- [AVAILABLE DATA]:
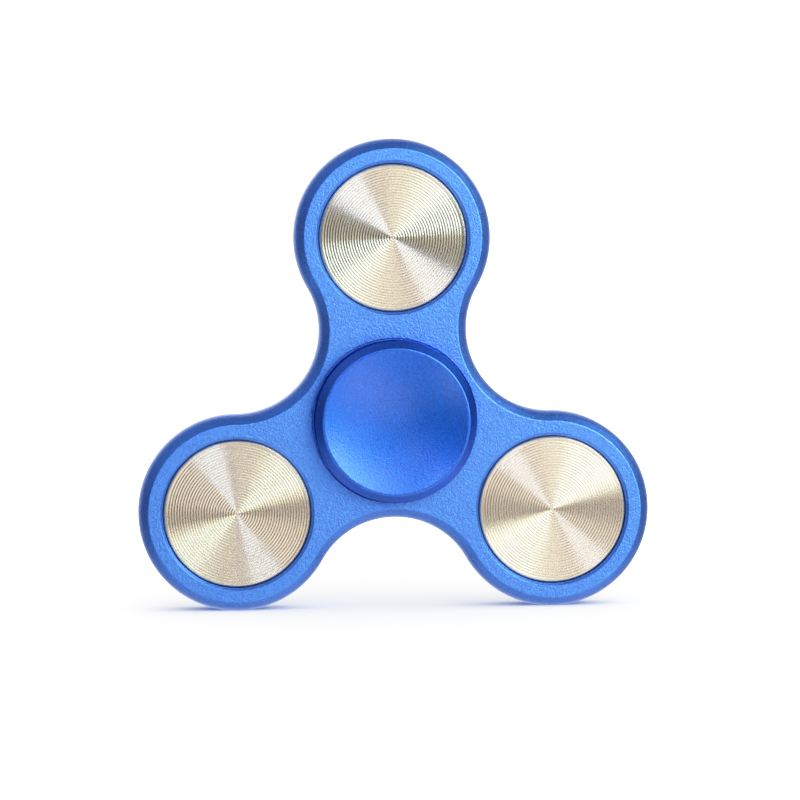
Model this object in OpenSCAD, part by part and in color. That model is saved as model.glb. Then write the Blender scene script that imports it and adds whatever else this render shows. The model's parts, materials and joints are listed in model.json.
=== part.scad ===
// Three-lobed fidget spinner: an anodised frame with a deep-groove ball bearing in the middle,
// a pair of finger caps screwed together through the bearing, and a two-part weight in each lobe.
// The spin axis is Y, -Y is the front, and +Z runs through the top lobe. The origin is the
// bearing's centre. Each module is drawn flat, with +Z as its front, and upright() stands it up.

/* [Frame] */
// Distance from the spin axis to the centre of each lobe
lobe_pitch = 27; // [26.8:0.1:27.6]
// Outer radius of a lobe
lobe_r = 14.4; // [14.2:0.05:14.8]
// Radius of the hollow between two lobes
valley_r = 12.55; // [12.4:0.05:13.2]
// Thickness of the frame, equal to the width of the bearing
frame_t = 7; // [6.8:0.1:8]
// Width of the chamfer around the frame's outline
edge_cut = 1.25; // [0.5:0.05:1.4]
// Radius of the shallow recess around each cap
recess_r = 12.23; // [12.1:0.01:12.4]
// Depth of that recess
recess_depth = 0.6; // [0.4:0.05:0.8]

/* [Weights] */
// Radius of the bore in each lobe
weight_bore_r = 11; // [10.95:0.01:11.2]
// Width of the chamfer at the mouth of each lobe's bore
mouth_cut = 0.42; // [0.2:0.02:0.6]
// Radius of a weight's flange
weight_r = 10.85; // [10.6:0.05:10.9]
// Width of the chamfer around a weight's face
weight_cut = 0.2; // [0.1:0.02:0.4]
// How far a weight's face lies below the frame's face
weight_inset = 0.3; // [0.1:0.05:0.5]
// Thickness of the ledge inside each lobe that the weights clamp
ledge_t = 2; // [1.6:0.1:2.4]
// Radius of the hole in that ledge
ledge_r = 6.5; // [6:0.1:7]

/* [Bearing] */
// Outside diameter of the bearing
bearing_od = 22; // [22:22]
// Bore of the bearing
bearing_bore = 8; // [8:8]
// Width of the bearing
bearing_w = 7; // [7:7]
// Diameter of a ball
ball_d = 3.969; // [3.969:3.969]
// Radius of the circle on which the balls run
ball_pitch_r = 7.5; // [7.5:7.5]
// Gap between a ball and either race
ball_gap = 0.02; // [0.015:0.005:0.03]

/* [Caps] */
// Largest radius of a cap
cap_r = 11.95; // [11.8:0.01:12]
// Height of a cap's rim over the frame's face
cap_rise = 4.1; // [3.8:0.1:4.6]
// Width of the chamfer around a cap
cap_cut = 1.08; // [0.8:0.02:1.2]
// Width of the flat rim around a cap's finger dish
rim_w = 0.34; // [0.2:0.02:0.5]
// Depth of the finger dish
dish_depth = 1.3; // [0.8:0.1:1.8]

/* [Hidden] */
$fn = 96;
LOBES = ["top", "left", "right"];
BALLS = 7;

eps = 0.01;
over = 1;
half_t = frame_t / 2;
half_w = bearing_w / 2;

// A valley's circle touches both lobes beside it, which fixes its distance from the spin axis.
// It stays a hair clear of them, because surfaces that only touch don't join cleanly.
hair = 0.01;
reach = lobe_r + valley_r + hair;
valley_pitch = (lobe_pitch + sqrt(4 * reach * reach - 3 * lobe_pitch * lobe_pitch)) / 2;

// Weights
neck_gap = 0.2;
neck_r = ledge_r - neck_gap;
weight_top = half_t - weight_inset;
joint_gap = 0.05;
weight_stud_r = 3;
weight_stud_end = 2.4;
weight_thread_pitch = 1;

// Bearing
ball_r = ball_d / 2;
groove_r = 2.08;
inner_land_r = 6.2;
outer_land_r = 8.8;
inner_groove_at = ball_pitch_r - ball_r - ball_gap + groove_r;
outer_groove_at = ball_pitch_r + ball_r + ball_gap - groove_r;
ring_cut = 0.3;
shield_seat_r = 9.6;
shield_seat_z = 2.75;
shield_t = 0.3;
shield_lip = 0.55;
shield_gap = 0.02;
shield_hole_r = inner_land_r + 0.22;
cage_in_r = 6.8;
cage_out_r = 8.2;
cage_t = 0.3;
cage_split = 0.02;
pocket_r = ball_r + 0.055;
rivet_r = 0.3;
rivet_head_r = 0.55;
rivet_head_t = 0.2;
rivet_gap = 0.02;

// Caps
cap_top = half_t + cap_rise;
rim_out_r = cap_r - cap_cut;
dish_r = rim_out_r - rim_w;
dish_sphere_r = (dish_r * dish_r + dish_depth * dish_depth) / (2 * dish_depth);
skirt_in_r = bearing_od / 2 + 0.3;
skirt_bottom = half_t - recess_depth + 0.3;
skirt_cut = 0.15;
pocket_top = half_w + 0.4;
boss_r = 5.5;
post_r = bearing_bore / 2 - 0.04;
cap_stud_r = 2.5;
cap_stud_end = 2.7;
cap_thread_pitch = 0.8;

function lobe_angle(i) = 90 + 120 * i;
function ball_angle(i) = 90 + 360 / BALLS * i;

// Stands a flat drawing up, so that its +Z faces the front
module upright() rotate([90, 0, 0]) children();

// Swaps front and rear
module rear_side() rotate([0, 180, 0]) children();

// Puts a copy at a lobe's centre, without turning it
module at_lobe(i) translate([lobe_pitch * cos(lobe_angle(i)), lobe_pitch * sin(lobe_angle(i)), 0]) children();

// A bore's mouth chamfer at height z, opening upwards
module mouth(r, cut, z) translate([0, 0, z - cut]) cylinder(r1 = r, r2 = r + cut + eps, h = cut + eps);

// A screw thread drawn as rings, from z = 0 upwards
module threads(r, h, pitch) {
    depth = 0.35 * pitch;
    turns = floor(h / pitch);
    rotate_extrude() polygon(concat(
        [[0, 0], [r - depth, 0]],
        [for (i = [0:turns - 1], step = [0, 1]) [r - depth * step, pitch * (i + 0.5 + step / 2)]],
        [[r - depth, h], [0, h]]
    ));
}

// A lobe's plate: a disc with both edges chamfered
module lobe_plate() rotate_extrude() polygon([
    [0, -half_t], [lobe_r - edge_cut, -half_t], [lobe_r, edge_cut - half_t],
    [lobe_r, half_t - edge_cut], [lobe_r - edge_cut, half_t], [0, half_t]
]);

// What a valley takes away: a cylinder that flares at both faces, which leaves the same chamfer
module valley_cut() {
    flare = edge_cut + over;
    rotate_extrude() polygon([
        [0, -half_t - over], [valley_r + flare, -half_t - over], [valley_r, edge_cut - half_t],
        [valley_r, half_t - edge_cut], [valley_r + flare, half_t + over], [0, half_t + over]
    ]);
}

// The web joins lobe centres and valley centres, less the valleys
module web() difference() {
    translate([0, 0, -half_t]) linear_extrude(frame_t) polygon([
        for (i = [0:2], at = [[lobe_pitch, 0], [valley_pitch, 60]])
            at[0] * [cos(lobe_angle(i) + at[1]), sin(lobe_angle(i) + at[1])]
    ]);
    for (i = [0:2]) rotate([0, 0, lobe_angle(i) + 60]) translate([valley_pitch, 0, 0]) valley_cut();
}

module frame_plate() {
    web();
    for (i = [0:2]) at_lobe(i) lobe_plate();
}

// Everything cut from one face of the frame, drawn for the front
module face_cuts() {
    translate([0, 0, half_t - recess_depth]) cylinder(r = recess_r, h = recess_depth + eps);
    for (i = [0:2]) at_lobe(i) {
        translate([0, 0, ledge_t / 2]) cylinder(r = weight_bore_r, h = half_t);
        mouth(weight_bore_r, mouth_cut, half_t);
    }
}

module frame() color("royalblue") upright() difference() {
    frame_plate();
    cylinder(r = bearing_od / 2, h = frame_t + over, center = true);
    for (i = [0:2]) at_lobe(i) cylinder(r = ledge_r, h = frame_t + over, center = true);
    face_cuts();
    mirror([0, 0, 1]) face_cuts();
}

// Flange and neck of a weight, from the middle of the ledge to its face
module weight_body() rotate_extrude() polygon([
    [0, joint_gap], [neck_r, joint_gap], [neck_r, ledge_t / 2], [weight_r, ledge_t / 2],
    [weight_r, weight_top - weight_cut], [weight_r - weight_cut, weight_top], [0, weight_top]
]);

module weight_front(i) color("gainsboro") upright() at_lobe(i) {
    weight_body();
    translate([0, 0, -weight_stud_end]) threads(weight_stud_r, weight_stud_end + 2 * joint_gap, weight_thread_pitch);
}

module weight_rear(i) color("gainsboro") upright() at_lobe(i) rear_side() difference() {
    weight_body();
    cylinder(r = weight_stud_r + joint_gap, h = weight_stud_end + 2 * joint_gap);
}

// The bearing's outer ring, with a step at each face for its shield
module outer_ring() color("silver") upright() rotate_extrude() {
    out_r = bearing_od / 2;
    difference() {
        polygon([
            [outer_land_r, -shield_seat_z], [shield_seat_r, -shield_seat_z], [shield_seat_r, -half_w],
            [out_r - ring_cut, -half_w], [out_r, ring_cut - half_w], [out_r, half_w - ring_cut],
            [out_r - ring_cut, half_w], [shield_seat_r, half_w], [shield_seat_r, shield_seat_z],
            [outer_land_r, shield_seat_z]
        ]);
        translate([outer_groove_at, 0]) circle(r = groove_r);
    }
}

module inner_ring() color("silver") upright() rotate_extrude() {
    bore_r = bearing_bore / 2;
    difference() {
        polygon([
            [bore_r, ring_cut - half_w], [bore_r + ring_cut, -half_w], [inner_land_r, -half_w],
            [inner_land_r, half_w], [bore_r + ring_cut, half_w], [bore_r, half_w - ring_cut]
        ]);
        translate([inner_groove_at, 0]) circle(r = groove_r);
    }
}

// A pressed steel shield: a flat washer with a lip that grips the outer ring
module shield() {
    out_r = shield_seat_r - shield_gap;
    rotate_extrude() polygon([
        [shield_hole_r, shield_seat_z], [out_r, shield_seat_z], [out_r, shield_seat_z + shield_lip],
        [out_r - shield_t, shield_seat_z + shield_lip], [out_r - shield_t, shield_seat_z + shield_t],
        [shield_hole_r, shield_seat_z + shield_t]
    ]);
}

module shield_front() color("darkgray") upright() shield();
module shield_rear() color("darkgray") upright() rear_side() shield();

module at_balls() for (i = [0:BALLS - 1]) rotate([0, 0, ball_angle(i)]) translate([ball_pitch_r, 0, 0]) children();
module at_rivets() rotate([0, 0, 180 / BALLS]) at_balls() children();

// One half of the ribbon cage: a flat ring with a domed pocket over every ball
module cage_half() difference() {
    intersection() {
        union() {
            translate([0, 0, cage_split]) cylinder(r = cage_out_r, h = cage_t);
            at_balls() sphere(r = pocket_r + cage_t);
        }
        translate([0, 0, cage_split]) difference() {
            cylinder(r = cage_out_r, h = ball_d);
            translate([0, 0, -1]) cylinder(r = cage_in_r, h = ball_d + 2);
        }
    }
    at_balls() sphere(r = pocket_r);
    at_rivets() cylinder(r = rivet_r + rivet_gap, h = ball_d, center = true);
}

module cage_front() color("tan") upright() cage_half();
module cage_rear() color("tan") upright() mirror([0, 0, 1]) cage_half();

module cage_rivets() color("darkgoldenrod") upright() at_rivets() {
    seat = cage_split + cage_t;
    cylinder(r = rivet_r, h = 2 * seat, center = true);
    for (side = [-1, 1]) translate([0, 0, side * (seat + rivet_head_t / 2)])
        cylinder(r = rivet_head_r, h = rivet_head_t, center = true);
}

module ball(i) color("white") upright()
    rotate([0, 0, ball_angle(i)]) translate([ball_pitch_r, 0, 0]) sphere(r = ball_r);

// A finger cap: skirt, chamfer, rim and dish, a boss that presses on the inner ring, and half the post
module cap_body() difference() {
    rotate_extrude() polygon([
        [0, joint_gap], [post_r, joint_gap], [post_r, half_w], [boss_r, half_w], [boss_r, pocket_top],
        [skirt_in_r, pocket_top], [skirt_in_r, skirt_bottom], [cap_r - skirt_cut, skirt_bottom],
        [cap_r, skirt_bottom + skirt_cut], [cap_r, cap_top - cap_cut], [rim_out_r, cap_top], [0, cap_top]
    ]);
    translate([0, 0, cap_top + dish_sphere_r - dish_depth]) sphere(r = dish_sphere_r);
}

module front_cap() color("royalblue") upright() {
    cap_body();
    translate([0, 0, -cap_stud_end]) threads(cap_stud_r, cap_stud_end + 2 * joint_gap, cap_thread_pitch);
}

module rear_cap() color("royalblue") upright() rear_side() difference() {
    cap_body();
    cylinder(r = cap_stud_r + joint_gap, h = cap_stud_end + 2 * joint_gap);
}

frame();
for (i = [0:2]) {
    weight_front(i);
    weight_rear(i);
}
outer_ring();
inner_ring();
shield_front();
shield_rear();
cage_front();
cage_rear();
cage_rivets();
for (i = [1:BALLS]) ball(i - 1);
front_cap();
rear_cap();
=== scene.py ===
"""Fidget spinner: a blue anodised frame, dished finger caps and turned metal discs, on a white floor."""

import json
import math

import bpy
from mathutils import Matrix, Quaternion, Vector
from mathutils.geometry import tessellate_polygon


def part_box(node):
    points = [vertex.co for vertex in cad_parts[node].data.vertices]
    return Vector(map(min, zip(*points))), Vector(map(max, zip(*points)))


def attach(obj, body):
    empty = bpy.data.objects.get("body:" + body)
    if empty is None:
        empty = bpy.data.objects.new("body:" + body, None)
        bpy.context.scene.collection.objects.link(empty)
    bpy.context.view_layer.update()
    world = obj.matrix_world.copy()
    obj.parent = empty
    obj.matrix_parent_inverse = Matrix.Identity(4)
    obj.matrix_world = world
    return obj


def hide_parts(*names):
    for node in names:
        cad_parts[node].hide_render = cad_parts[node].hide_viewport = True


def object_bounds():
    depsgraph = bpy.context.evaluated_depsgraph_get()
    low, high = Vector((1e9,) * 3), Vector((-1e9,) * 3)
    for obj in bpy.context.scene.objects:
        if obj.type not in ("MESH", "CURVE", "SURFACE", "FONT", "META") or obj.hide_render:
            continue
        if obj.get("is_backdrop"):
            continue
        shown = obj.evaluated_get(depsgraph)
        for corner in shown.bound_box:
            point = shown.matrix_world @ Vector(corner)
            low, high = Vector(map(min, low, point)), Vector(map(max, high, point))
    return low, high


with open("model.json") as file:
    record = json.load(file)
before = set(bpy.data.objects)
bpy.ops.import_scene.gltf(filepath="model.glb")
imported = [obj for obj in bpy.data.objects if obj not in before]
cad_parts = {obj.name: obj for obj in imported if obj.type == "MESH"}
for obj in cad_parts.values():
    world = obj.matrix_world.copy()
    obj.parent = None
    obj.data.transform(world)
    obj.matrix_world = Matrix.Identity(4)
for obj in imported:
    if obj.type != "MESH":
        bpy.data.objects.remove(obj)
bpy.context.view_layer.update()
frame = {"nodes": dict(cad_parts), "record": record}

MM = 0.001
TINY = 1e-8  # a length below this counts as none
STRAIGHT = 1e-4  # and so does a turn of fewer radians than this
FRONT = Vector((0, -1, 0))
LOBES = ("top", "left", "right")
SIDES = ("front", "rear")


# ---------------------------------------------------------------- dimensions, in metres

def size(node):
    """A CAD node's extent along X, Y and Z"""
    low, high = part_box(node)
    return high - low


def middle(node):
    """The centre of a CAD node's box, in the plane of the frame"""
    low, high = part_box(node)
    return Vector(((low.x + high.x) / 2, 0, (low.z + high.z) / 2))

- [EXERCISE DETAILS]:
Everything from the first line above through the line that contains "recess_depth = 0.6; // [0.4:0.05:0.8]" should be duplicated exactly, please, and nothing beyond it.

- [RESPONSE TO THE TASK]:
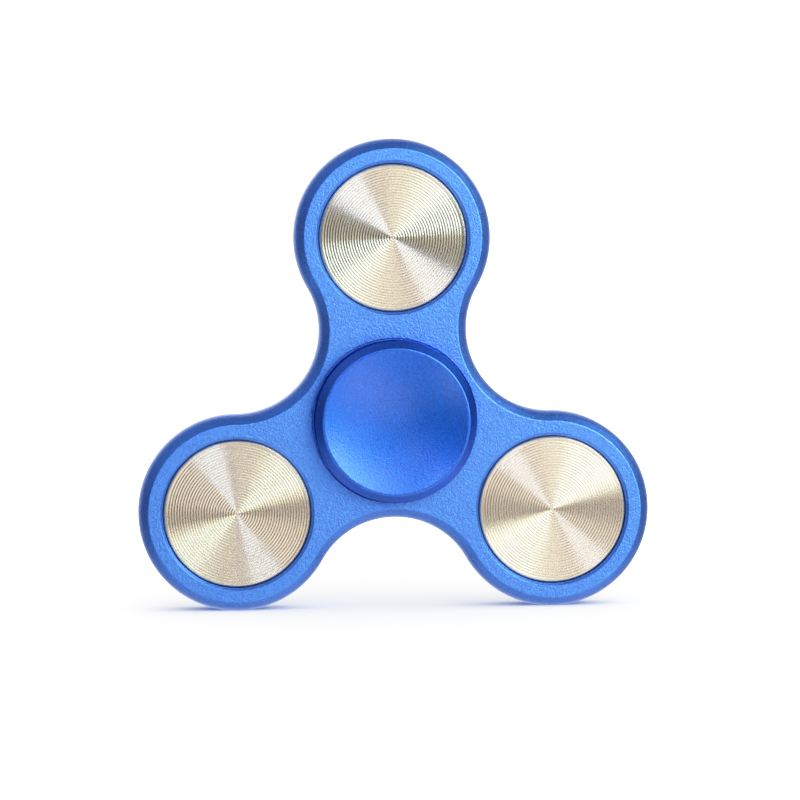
Model this object in OpenSCAD, part by part and in color. That model is saved as model.glb. Then write the Blender scene script that imports it and adds whatever else this render shows. The model's parts, materials and joints are listed in model.json.
=== part.scad ===
// Three-lobed fidget spinner: an anodised frame with a deep-groove ball bearing in the middle,
// a pair of finger caps screwed together through the bearing, and a two-part weight in each lobe.
// The spin axis is Y, -Y is the front, and +Z runs through the top lobe. The origin is the
// bearing's centre. Each module is drawn flat, with +Z as its front, and upright() stands it up.

/* [Frame] */
// Distance from the spin axis to the centre of each lobe
lobe_pitch = 27; // [26.8:0.1:27.6]
// Outer radius of a lobe
lobe_r = 14.4; // [14.2:0.05:14.8]
// Radius of the hollow between two lobes
valley_r = 12.55; // [12.4:0.05:13.2]
// Thickness of the frame, equal to the width of the bearing
frame_t = 7; // [6.8:0.1:8]
// Width of the chamfer around the frame's outline
edge_cut = 1.25; // [0.5:0.05:1.4]
// Radius of the shallow recess around each cap
recess_r = 12.23; // [12.1:0.01:12.4]
// Depth of that recess
recess_depth = 0.6; // [0.4:0.05:0.8]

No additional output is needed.